Conference logo, c/o Network for an Alternative Quest, networkaq.net.

From April 15 – 17, 2017 in Hamburg, Germany the Kurdish freedom movement held its third instantiation of Challenging Capitalist Modernity, the biennial conference dedicated to ‘democratic modernity’ and the ideas developed by imprisoned Kurdish political leader Abdullah Ocalan.

On the first day, over 1,200 activists, scholars, and students packed into a vast lecture hall, the University of Hamburg’s Audimax, with seven interpreter booths and two balconies. Outside, blossoming trees and vivid new grass lined the walkways, calling attention to Hamburg’s lovely German turn of the century architecture. It was a windy, cold weekend in spring, very much like the conference’s previous session two years ago, when the predominantly Kurdish city of Kobane was at the peak of fervent international attention. Radical Kurdish leftism for many years had been ignored or derided by much of the international Left. Yet the successful defense of Kobane against seemingly impossible odds proved revolution to be the only force effective in defeating the vicious fascism of the Islamic State.
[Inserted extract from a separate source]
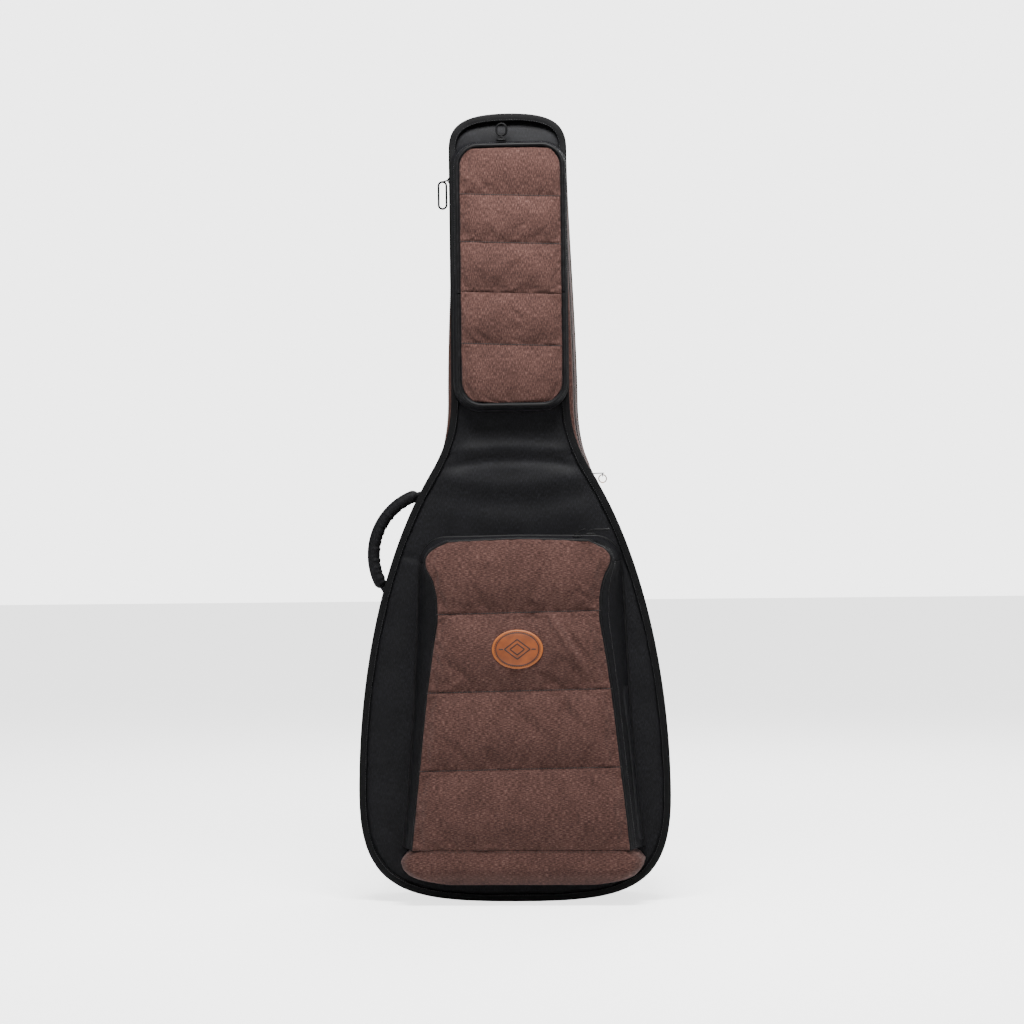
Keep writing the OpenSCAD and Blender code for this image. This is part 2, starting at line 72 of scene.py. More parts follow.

At that time, I attended the second Challenging Capitalist Modernity in Hamburg as one of many awe-struck participants. Through the organizers, I was hosted by a local Kurdish family, an experience which turned out to be the first of many as a guest among Kurdish people. I listened raptly as speakers reported straight from the front lines of the revolution in Rojava. It was an electric and inspiring moment.

Much has changed during the two interceding years. Kobane has been saved, yes, but war has also spread north into in Bakur, Northern Kurdistan, where the Turkish military and police have smashed dozens of cities and hundreds of villages. During the conference, 187 political prisoners in twenty different Turkish prisons continued an indefinite hunger strike. More than one of the activists who spoke at the pervious conference had been arrested and imprisoned.

In the weeks leading up to the conference, I wondered what the mood of the conference might be like.

What I discovered was that the overall sense of revolutionary transformation had not waned. True to the passionate declarations of Kurdish militia fighters, as well as international volunteers, what carries this revolution forward are ideas, not guns or military success. In this context, the Kurdish question has come to symbolize the general social situation — what has become of humanity and what are the possibilities for a free and egalitarian future? What might we be capable of that is continuously said to be impossible?

In that spirit, we heard this year from new voices. A young, British YPG volunteer presented from the front lines via Skype, arguing breathlessly that the distinctive feature of any truly revolutionary movement is the centrality of women; that women’s centrality in Rojava is what further distinguishes their vision from the socialism of the old left. A young Kurdish woman, no more than 19 or 20 years old, offered eloquent concluding remarks: “Today, the unwritten histories are being written.” In contrast to nearly every leftist conference in my memory, a clear majority of the presenters were women.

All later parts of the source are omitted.